Section 13: Place of performance, jurisdiction and applicability of German Law

(1) The place of performance is the expert’s principal place of business.

(2) If the client is a merchant, a legal entity under public law or a special fund under public law, the exclusive place of jurisdiction is the expert’s registered office.

(3) The expert’s registered office is always the exclusive place of jurisdiction if the other party to the contract has no general place of business in Germany, if the other party to the contract against whom legal action is filed moves its domicile or usual place of residence outside Germany after conclusion of the contract or if its domicile or usual place of residence is unknown at the time legal action is filed.

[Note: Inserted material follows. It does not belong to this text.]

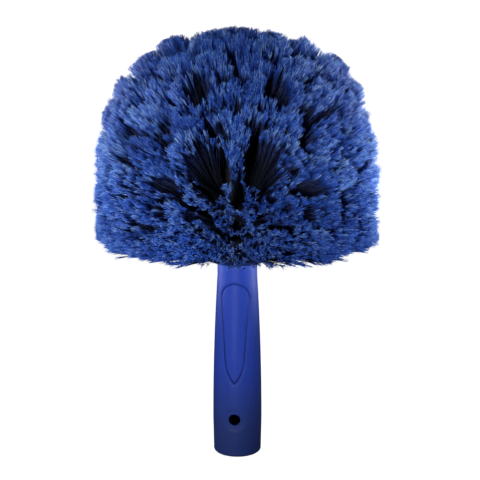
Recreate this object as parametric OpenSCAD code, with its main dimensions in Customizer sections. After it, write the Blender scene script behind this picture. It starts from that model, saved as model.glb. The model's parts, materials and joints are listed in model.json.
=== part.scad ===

(4) The contract is governed by the laws of the Federal Republic of Germany to the exclusion of the conflict of laws provisions of private international law and the UN Convention on Contracts for the International Sale of Goods (CISG).

 

Section 14: Miscellaneous provisions

(1) Any modifications of or amendments to the contract are not valid unless made in writing. This also applies to a waiver of this agreement.

(2) In the event that individual provisions of the GTCs are or become legally invalid as a whole or in part or in the event that the contractual provisions contain a loophole or are unclear, the validity of the remaining provisions is not affected thereby. Any such invalid, incorrect or unclear provision or loophole is to be replaced by a reasonable provision which as far as permitted by law and to the maximum extent possible reflects what the parties intended or would have intended according to the spirit of the contract, had they considered the issue in question.

(3) Work will not commence until the advance payment on account of costs pursuant to section 9 (1) hereof has been credited to the expert's bank account and any necessary client documents – including those requested by the expert or obviously still required for him – are available to the expert.